Non è la prima volta che mi trovo a parlare di attacchi DDoS mostruosi, ma i numeri della seconda metà del 2025 segnano un salto qualitativo drammatico: abbiamo sfondato il muro dei 7 terabit al secondo. Cloudflare ha annunciato di aver mitigato un attacco DDoS “iper‑volumetrico” che ha toccato il picco di 7,3 Tbps e 4,8 miliardi di pacchetti al secondo, concentrati in appena 45 secondi.
È incredibile pensare che in meno di un minuto siano stati riversati 37,4 terabyte di traffico verso un singolo IP bersaglio — un volume pari a più di 9.300 film HD. E se questo attacco fa notizia, ciò che davvero mi inquieta è il contesto in cui avviene: nei primi sei mesi del 2025 Cloudflare ha già bloccato 27,8 milioni di attacchi DDoS, superando di gran lunga ogni statistica del 2024 .
Cosa significa tutto ciò per chi come me lavora nel settore? Significa che la minaccia non si limita più a interruzioni occasionali: stiamo parlando di attacchi brevi ma potentissimi, sempre più frequenti e sofisticati. Cloudflare ha identificato oltre 6.500 attacchi iper‑volumetrici in Q2, con una media di 71 quotidiani. Ma non è solo questione di quantità: è la strategia che cambia. Loro stessi definiscono i nuovi pattern come combinazioni intelligenti di super‑flooding massicci con sondaggi mirati, progettati per sondare falle e aggirare difese tradizionali . Non attaccano più soltanto a forza bruta, ma con tattiche ibride e coordinate.

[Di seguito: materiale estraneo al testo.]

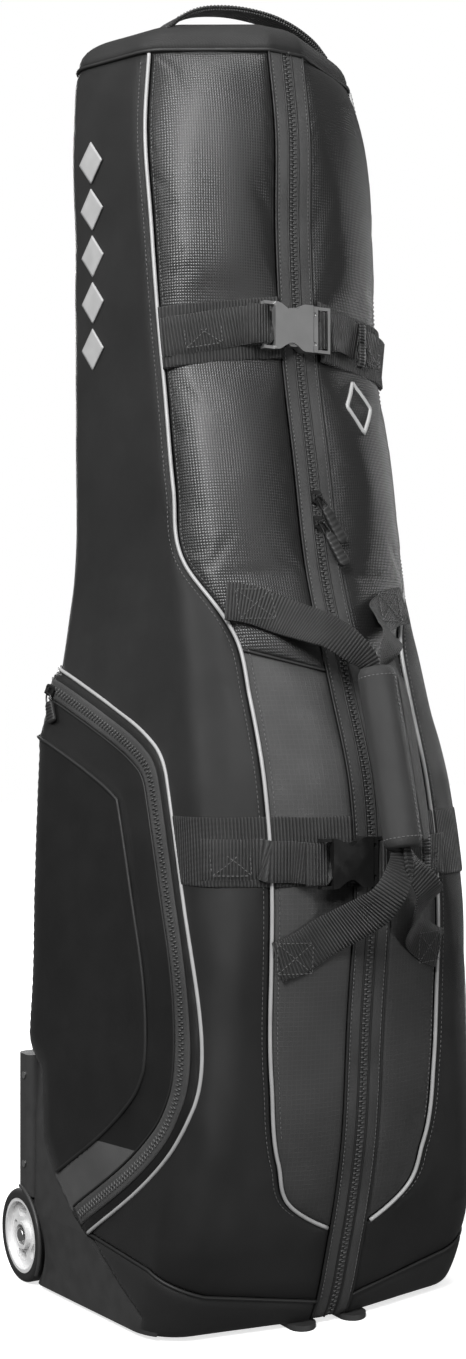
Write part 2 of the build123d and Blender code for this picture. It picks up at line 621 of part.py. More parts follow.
def buckle(left, mid_y, height, lie, reach, prefix):
    """A side-release buckle for 38 mm webbing: socket on the left, plug on the right."""
    mouth = left + SOCKET_LENGTH
    half = BUCKLE_HEIGHT / 2
    face = Plane((0, mid_y, height), x_dir=(1, 0, 0), z_dir=(0, -1, 0))
    front = BUCKLE_THICK / 2

    with BuildPart() as socket:
        with BuildSketch(face.offset(-front)):
            with BuildLine():
                Line((left + 12, -half), (left + 12, half))
                Spline((left + 12, half), (left + 21, half - 2.5), (left + 33, half - 7.5),
                       (left + 42, half - 2), (left + 48, half), tangents=((1, 0), (1, 0)))
                Line((left + 48, half), (mouth, half))
                Line((mouth, half), (mouth, -half))
                Line((mouth, -half), (left + 48, -half))
                Spline((left + 48, -half), (left + 42, 2 - half), (left + 33, 7.5 - half),
                       (left + 21, 2.5 - half), (left + 12, -half), tangents=((-1, 0), (-1, 0)))
            make_face()
        extrude(amount=BUCKLE_THICK)
        with BuildSketch(face.offset(-CAVITY_THICK / 2)):
            with Locations(((left + 16 + mouth + 1) / 2, 0)):
                Rectangle(mouth + 1 - left - 16, 2 * CAVITY_HALF)
        extrude(amount=CAVITY_THICK, mode=Mode.SUBTRACT)
        with BuildSketch(face.offset(-3.5)):
            with Locations((left + 7, half - 1.5), (left + 7, 1.5 - half)):
                Rectangle(13, 3)
        extrude(amount=7)
        with BuildSketch(face.offset(-1.5)):
            with Locations((left + 2.5, 0)):
                Rectangle(3, BUCKLE_HEIGHT - 4)
        extrude(amount=3)
    keep(socket.part, f"{prefix}_buckle_socket")

    with BuildPart() as plug:
        with BuildSketch(face.offset(-4.5)):
            with Locations((mouth + 3.5, 0)):
                Rectangle(5, BUCKLE_HEIGHT - 1)
        extrude(amount=9)
        with BuildSketch(face.offset(-3.5)):
            with Locations((mouth + 12, half - 2), (mouth + 12, 2 - half)):
                Rectangle(18, 3)
        extrude(amount=7)
        with BuildSketch(face.offset(-1.5)):
            with Locations((mouth + 11.5, 0)):
                Rectangle(3, BUCKLE_HEIGHT - 4)
        extrude(amount=3)
        with BuildSketch(face.offset(0.5)):
            with Locations((mouth + 19.5, 0)):
                Rectangle(3, BUCKLE_HEIGHT - 4)
        extrude(amount=3)
        with BuildSketch(face.offset(-2)):
            with Locations((mouth - 11, 0)):
                Rectangle(26, 9)
        extrude(amount=4)
        with BuildSketch(face.offset(-4.6)):
            with Locations((mouth + 2, PRONG_Z), (mouth + 2, -PRONG_Z)):
                Circle(2.2 + 0.06)
            with Locations((mouth, PRONG_Z), (mouth, -PRONG_Z)):
                Rectangle(4, 4.6)
        extrude(amount=9.2, mode=Mode.SUBTRACT)
    keep(plug.part, f"{prefix}_buckle_plug")

    for side, name in ((1, "top"), (-1, "bottom")):
        with BuildPart() as prong:
            with BuildSketch(face.offset(-3)):
                with Locations((mouth + 2, side * PRONG_Z)):
                    Circle(2.2)
                with BuildLine():
                    Polyline((mouth + 2, side * (PRONG_Z - 1.6)), (left + 27, side * (PRONG_Z - 1.6)),
                             (left + 27, side * (PRONG_Z + 1)), (left + 31, side * (CAVITY_HALF - 0.3)),
                             (left + 40, side * (CAVITY_HALF - 0.3)), (left + 41, side * (PRONG_Z + 1.6)),
                             (mouth + 2, side * (PRONG_Z + 1.6)), close=True)
                make_face()
            extrude(amount=6)
        keep(prong.part, f"{prefix}_prong_{name}")

    # Webbing: a sewn left strap looped round the socket's bar, a sewn right strap,
    # and the adjustable strap that is threaded through the plug.
    right_from = mouth + SEWN_REACH
    with BuildPart() as straps:
        add(ribbon([(-reach, front_y(reach, height) - lie), (left - 10, front_y(left - 10, height) - lie),
                    (left + 7.6, mid_y + 3.6), (left + 7.6, mid_y - 3.9), (left - 12, mid_y - 3.9)], height))
        add(ribbon([(right_from, front_y(right_from, height) - lie),
                    (reach, front_y(reach, height) - lie)], height))
    keep(straps.part, f"{prefix}_strap")
    with BuildPart() as tail:
        tip = right_from + 4
        add(ribbon([(tip, front_y(tip, height) - lie - 5), (mouth + 26, mid_y + 3),
                    (mouth + 8.3, mid_y + 2.9), (mouth + 8.3, mid_y - 3.2),
                    (mouth + 15.5, mid_y - 3.2)], height))
    keep(tail.part, f"{prefix}_strap_tail")


buckle(UPPER_BUCKLE_X, UPPER_BUCKLE_Y, UPPER_BELT_Z, UPPER_LIE, UPPER_REACH, "upper")
buckle(LOWER_BUCKLE_X, LOWER_BUCKLE_Y, LOWER_BELT_Z, LOWER_LIE, LOWER_REACH, "lower")

# ------------------------------------------------------------ carry handle
wrap_axis = Vector(*WRAP_TOP) - Vector(*WRAP_FOOT)
wrap_plane = Plane(WRAP_FOOT, x_dir=(1, 0, 0), z_dir=wrap_axis)


def webbing_loop(side):
    """One loop of the carry handle: sewn ends at the seam, middle inside the wrap."""
    top = wrap_plane.from_local_coords((side * LOOP_X, 0, WRAP_LENGTH + 20))
    foot = wrap_plane.from_local_coords((side * LOOP_X, 0, -22))
    seam_x = side * HANDLE_END_X
    upper_end = (seam_x, front_y(seam_x, HANDLE_UPPER_Z) - 8, HANDLE_UPPER_Z)
    lower_end = (seam_x, front_y(seam_x, HANDLE_LOWER_Z) - 6, HANDLE_LOWER_Z)
    with BuildPart() as loop:
        with BuildSketch(Plane(foot, x_dir=(1, 0, 0), z_dir=wrap_axis)):
            Rectangle(2 * LOOP_X - 1, LOOP_DEPTH)
        extrude(amount=(top - foot).length)
        add(strip(top, upper_end, WEB, WEB_THICK))
        add(strip(foot, lower_end, WEB, WEB_THICK))
    return loop.part


with BuildPart() as carry_webbing:
    add(webbing_loop(1))
    add(webbing_loop(-1))
keep(carry_webbing.part, "carry_webbing")

with BuildPart() as handle_wrap:
    with BuildSketch(wrap_plane):
        RectangleRounded(WRAP_WIDTH, WRAP_DEPTH, 13)
        Rectangle(4 * LOOP_X + 0.6, LOOP_DEPTH + 1, mode=Mode.SUBTRACT)
    extrude(amount=WRAP_LENGTH)
keep(handle_wrap.part, "handle_wrap")

with BuildPart() as wrap_flap:
    with BuildSketch(wrap_plane.offset(6)):
        with Locations((FLAP_AXIS_X, 0)):
            Circle(1.6)
        with Locations(Location((FLAP_AXIS_X + 0.6, 0, 0), (0, 0, 35))):
            Rectangle(26, 2.4, align=(Align.MIN, Align.CENTER))
    extrude(amount=WRAP_LENGTH - 12)
keep(wrap_flap.part, "wrap_flap")

# -------------------------------------------------------------- top handle
with BuildPart() as top_handle:
    with BuildSketch(Plane.XZ.offset(-TOP_HANDLE_Y - 15)):
        with BuildLine() as arch:
            Spline((-TOP_HANDLE_FOOT_X, TOP_HANDLE_FOOT_Z), (-30, TOP_HANDLE_PEAK - 1),
                   (30, TOP_HANDLE_PEAK - 1), (TOP_HANDLE_FOOT_X, TOP_HANDLE_FOOT_Z))
        trace(arch.line, 2.4)
    extrude(amount=30)
    add(bag_loft(1), mode=Mode.SUBTRACT)
keep(top_handle.part, "top_handle")

with BuildPart() as rivet:
    for share in (0.88, 0.95):
        spot = arch.line @ share
        slope = arch.line % share
        normal = Vector(-slope.Z, 0, slope.X)
        centre = Vector(spot.X, TOP_HANDLE_Y, spot.Z) + normal * 1.5
        with BuildSketch(Plane(centre, x_dir=(0, 1, 0), z_dir=normal)):
            Circle(4)
            Circle(1.6, mode=Mode.SUBTRACT)
        extrude(amount=2)
across("handle_rivets", rivet.part)

# ----------------------------------------------------------------- keepers
with BuildPart() as strap_keepers:
    for x, height, lie in KEEPERS:
        mid = (x, front_y(x, height) - lie, height)
        slope = Vector(20, front_y(x + 10, height) - front_y(x - 10, height), 0)
        upright = Plane(mid, x_dir=slope.cross(Vector(0, 0, 1)), z_dir=slope)
        with BuildSketch(upright.offset(-KEEPER_WIDTH / 2)):
            Rectangle(5.2, WEB + 6)
            Rectangle(2.8, WEB + 2, mode=Mode.SUBTRACT)
        extrude(amount=KEEPER_WIDTH)
keep(strap_keepers.part, "strap_keepers")
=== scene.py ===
"""Looks of the wheeled golf travel case: sewn shell, belts, pockets, handles and materials."""
import math

import bpy
import numpy as np
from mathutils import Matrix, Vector, noise
from mathutils.geometry import delaunay_2d_cdt


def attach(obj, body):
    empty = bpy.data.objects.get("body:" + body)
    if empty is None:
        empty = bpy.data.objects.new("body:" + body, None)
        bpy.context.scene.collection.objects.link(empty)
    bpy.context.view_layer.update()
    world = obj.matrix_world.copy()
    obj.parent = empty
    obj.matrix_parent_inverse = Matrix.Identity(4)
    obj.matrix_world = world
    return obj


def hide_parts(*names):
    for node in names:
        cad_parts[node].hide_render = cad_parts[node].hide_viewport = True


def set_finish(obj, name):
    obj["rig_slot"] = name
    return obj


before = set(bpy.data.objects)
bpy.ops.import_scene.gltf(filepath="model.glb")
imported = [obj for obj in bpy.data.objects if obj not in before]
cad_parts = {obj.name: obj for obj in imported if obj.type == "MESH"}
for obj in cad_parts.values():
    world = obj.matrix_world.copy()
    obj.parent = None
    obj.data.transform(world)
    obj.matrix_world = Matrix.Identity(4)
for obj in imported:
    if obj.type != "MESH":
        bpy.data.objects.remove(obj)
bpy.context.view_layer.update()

MM = 0.001

# ------------------------------------------------------------- bag surface
# Horizontal sections of the sewn bag in mm: height, nose y, corner x, corner y, back x, back y.
SECTIONS = np.array([
    (0, -83, 172, -56, 198, 165),
    (16, -92, 173, -68, 199, 165),
    (80, -114, 172, -96, 202, 165),
    (172, -137, 158, -114, 202, 165),
    (300, -149, 150, -118, 194, 165),
    (430, -160, 146, -114, 190, 165),
    (520, -152, 141, -96, 186, 165),
    (610, -120, 133, -70, 177, 165),
    (720, -79.5, 127, -42, 159, 165),
    (830, -57, 127, -17, 158, 165),
    (935, -36, 127, 6, 159, 165),
    (1060, -25, 129, 20, 160, 165),
    (1160, -24, 131, 36, 164, 165),
    (1240, -11, 120, 51, 164, 165),
], float)
NOSE_HALF = 20
NOSE_RADIUS, CORNER_RADIUS, BACK_RADIUS = 12, 48, 28
TOP = 1240                  # seam of the top cap
DOME = 46                   # rise of the top cap above its seam
ROW = 4                     # mm between tabulated rows


def through(table, at):
    """A smooth curve through rows of (position, values...), read at several positions."""
    at = np.asarray(at, float)
    x = table[:, 0]
    slope = np.gradient(table[:, 1:], x, axis=0)
    i = np.clip(np.searchsorted(x, at) - 1, 0, len(x) - 2)
    step = (x[i + 1] - x[i])[..., None]
    t = np.clip((at - x[i])[..., None] / step, 0, 1)
    a, b = table[i, 1:], table[i + 1, 1:]
    return ((2 * t**3 - 3 * t**2 + 1) * a + (t**3 - 2 * t**2 + t) * step * slope[i]
            + (3 * t**2 - 2 * t**3) * b + (t**3 - t**2) * step * slope[i + 1])


def run_along(line):
    """Distance along a line at each of its points."""
    return np.concatenate([[0], np.cumsum(np.linalg.norm(np.diff(line, axis=0), axis=1))])


def unit(vectors):
    """Vectors scaled to length one along their last axis."""
    return vectors / np.linalg.norm(vectors, axis=-1, keepdims=True)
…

Un altro dato allarmante: gli attacchi L3/4 (come DNS‑flood, TCP‑SYN, UDP) sono diminuiti dell’81% rispetto al trimestre precedente, ma contestualmente quelli HTTP sono cresciuti del 9%, con oltre il 70% generati da botnet già note. In pratica: stiamo assistendo a una diversificazione degli strumenti e degli obiettivi. Le telecomunicazioni, i provider Internet e i data center sono tra i più bersagliati, e a fascino dei criminali si aggiunge il ritorno dei ransomware DDoS con un aumento del 68% delle minacce estorsive .
Aggiungiamoci poi l’emergere di botnet sofisticate come DemonBot — basate su dispositivi IoT Linux insicuri — e di throne vettori quali UDP flood, riflessioni QOTD, NTP o mischi multi‑protocollo. È il ritorno della scuola old‑school, ma in chiave 2025: vettori storici usati in combinazione per confondere l’intelligence delle difese.

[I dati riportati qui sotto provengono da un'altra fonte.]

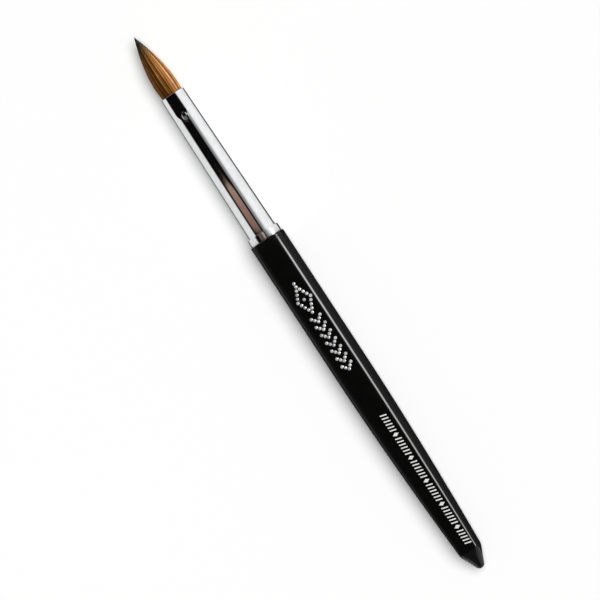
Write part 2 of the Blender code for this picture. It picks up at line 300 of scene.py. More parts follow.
def plating_material():
    """Bright nickel plating on drawn tube: long faint draw lines and a slight unevenness of gloss."""
    mat, tree, shader = new_material("bright_nickel_plating")
    place = in_millimetres(tree)
    drawn = in_millimetres(tree, (60, 1, 1))
    tones = [(0.35, (0.83, 0.84, 0.85)), (0.65, (0.90, 0.905, 0.91))]
    tone = ramp(tree, noise(tree, place, 0.5), tones)
    tree.links.new(tone, shader.inputs["Base Color"])
    shader.inputs["Metallic"].default_value = 1.0
    set_roughness(tree, shader, noise(tree, drawn, 5.0, 4.0), 0.02, 0.045)
    waves = noise(tree, in_millimetres(tree, (9, 1, 1)), 0.55, 1.0)
    lines = noise(tree, drawn, 9.0, 3.0)
    add_bump(tree, shader, (waves, 1.6 * MICRON), (lines, 0.2 * MICRON))
    return mat


def hair_material():
    """Kolinsky hair: each strand has its own tone, with painted shade on strands deep between clumps and on
    the core, and all of them darken towards the point.
    """
    mat, tree, shader = new_material("kolinsky_hair_strand")
    out = add_node(tree, "ShaderNodeSeparateXYZ")
    place = add_node(tree, "ShaderNodeTexCoord")
    tree.links.new(place.outputs["Object"], out.inputs["Vector"])
    share = add_node(tree, "ShaderNodeMapRange", {"From Min": MOUTH_X, "From Max": HAIR_TIP_X})
    tree.links.new(out.outputs["X"], share.inputs["Value"])
    body = ramp(tree, share.outputs["Result"], [
        (0.0, (0.215, 0.086, 0.018)), (0.35, (0.230, 0.096, 0.021)), (0.60, (0.185, 0.078, 0.018)),
        (0.74, (0.100, 0.056, 0.018)), (0.86, (0.036, 0.031, 0.020)), (1.0, (0.019, 0.019, 0.018))])
    # the tone holds painted shade: it is darker for strands deep between clumps and for the core
    strand = add_node(tree, "ShaderNodeAttribute", attribute_name="tone")
    shade = ramp(tree, strand.outputs["Fac"], [
        (0.0, (0.07, 0.045, 0.03)), (0.25, (0.26, 0.19, 0.13)), (0.6, (1.05, 1.0, 0.95)),
        (1.0, (2.1, 2.4, 3.0))])
    colour = multiply_colours(tree, body, shade)
    flecks = ramp(tree, noise(tree, in_millimetres(tree, (14, 1, 1)), 3.0, 3.0), [(0.3, 0.62), (0.6, 1.0)])
    colour = multiply_colours(tree, colour, flecks)
    tree.links.new(colour, shader.inputs["Base Color"])
    shader.inputs["Roughness"].default_value = 0.42
    shader.inputs["Specular IOR Level"].default_value = 0.06
    scales = noise(tree, in_millimetres(tree, (0.4, 1, 1)), 14.0, 2.0)
    add_bump(tree, shader, (scales, 3 * MICRON))
    return mat


def crystal_material():
    """A foil-backed crystal: a bright silvered stone under clear glass, each of its own brightness."""
    mat, tree, shader = new_material("foiled_crystal_stone")
    each = add_node(tree, "ShaderNodeObjectInfo")
    tone = ramp(tree, each.outputs["Random"], [(0.0, (0.52, 0.53, 0.54)), (1.0, (0.86, 0.86, 0.84))])
    tree.links.new(tone, shader.inputs["Base Color"])
    shader.inputs["Metallic"].default_value = 0.45
    shader.inputs["Coat Weight"].default_value = 1.0
    shader.inputs["Coat Roughness"].default_value = 0.02
    set_roughness(tree, shader, noise(tree, in_millimetres(tree), 5.0), 0.08, 0.2)
    return mat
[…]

Chiunque gestisca infrastrutture cloud‑based, siti web o contenuti online non può più fare affidamento a soluzioni reactive o a protezioni occasionali. Gli attacchi durano meno di un minuto, ma il danno può essere permanente se il sistema non è pronto. Serve una difesa always‑on, automatica, distribuita su scala globale — esattamente come quelle offerte da Cloudflare con oltre 388 Tbps di capacità e oltre 330 città coinvolte.
Dunque, guardando avanti, penso che siano due le lezioni da portarsi a casa:
Investire in soluzioni di protezione DDoS always-on e autonome, capaci di reagire non appena il traffico inizia ad aumentare.

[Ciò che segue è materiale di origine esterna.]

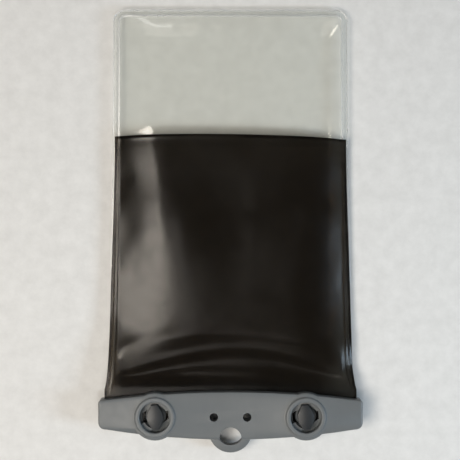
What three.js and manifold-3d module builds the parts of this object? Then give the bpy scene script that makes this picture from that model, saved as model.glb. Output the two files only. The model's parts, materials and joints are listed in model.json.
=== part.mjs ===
// A waterproof phone pouch, lying on its front with its back up.
// Three plastic films are welded round three sides. The mouth of the pouch is held between the two
// jaws of a clip, and two half-turn levers with cam lugs pull the jaws together.
// Millimetres, +Z up, +Y from the clip to the far end of the pouch.

import * as THREE from 'three';
import { mergeVertices } from 'three/addons/utils/BufferGeometryUtils.js';
import Module from 'manifold-3d';

const wasm = await Module();
wasm.setup();

// Driving dimensions. While the parts are made, y = 0 is the line through the two lever axes.

// Films
const filmThickness = 0.5;
const filmGap = 0.1; // between films that are welded or pressed together
const pouchTop = 217.6; // lever axes to the far edge of the pouch
const pouchHalfWidth = 63; // at the far end
const sideTaper = 2.6; // how much that grows down to the clip
const flareLength = 6; // how far from the clip its last widening reaches
const cornerRadius = 6.5;
const weldWidth = 3.2;
const weldHeight = 4.2; // side welds above the surface that the pouch lies on
const backHeight = 10.6; // back film above that surface, over the pocket
const sideSlope = 24; // width of the slope from a weld up to the flat back
const topSlope = 20;
const bellySlope = 14; // width of the slope from a weld down to the flat front
const mouthSlope = 30; // length over which the films part, from the clip's edge
const panelTop = 148.4; // lever axes to the ends of the dark panel's upper edge
const panelBow = 1.6; // rise of that edge in the middle
const panelSkew = 1.8; // fall of that edge from left to right
const lapWidth = 5; // overlap of the dark panel on the clear window

// Clip
const clipLength = 140;
const jawRise = 13.5; // lever axes to the jaw's edge at the pouch, in the middle
const jawRiseAtEnd = 9;
const jawDrop = 11.9; // lever axes to the jaw's free edge, in the middle
const jawDropAtEnd = 6.5;
const jawCorner = 4;
const jawPouchCorner = 2;
const frontJawThickness = 5.15;
const rearJawThickness = 5.15;
const jawBevel = 1.2;
const facetLine = 5.9; // lever axes to the sloping facets at the rear jaw's ends
const facetSlope = 0.35;
const mouthEndRoom = 2.8; // from the jaw's end to the films' side
const mouthMargin = 3; // from the jaw's free edge to the film's end
const slotClearance = 0.4; // round the films' ends and holes

// Levers, cam lugs and their seats
const leverInset = 30.1; // from the clip's end to the lever's axis
const leverThickness = 3.3;
const leverGap = 0.3;
const wingReach = 14;
const wingEndRadius = 4;
const hubRadius = 6;
const leverBevel = 0.8;
const shaftRadius = 3.5;
const shaftClearance = 0.4;
const collarWall = 1.3; // collars that hold the films by their holes
const tenonSide = 4.2;
const tenonClearance = 0.15;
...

Monitorare costantemente l’infrastruttura, raccogliere dati sui tentativi di attacco e adottare threat‑feed per anticipare le tecniche emergenti.
Il panorama è in rapido cambiamento: non si tratta più di «proteggere il sito» ma di difendere realtà distribuite, interconnesse, dove basta un attimo per generare un blackout digitale.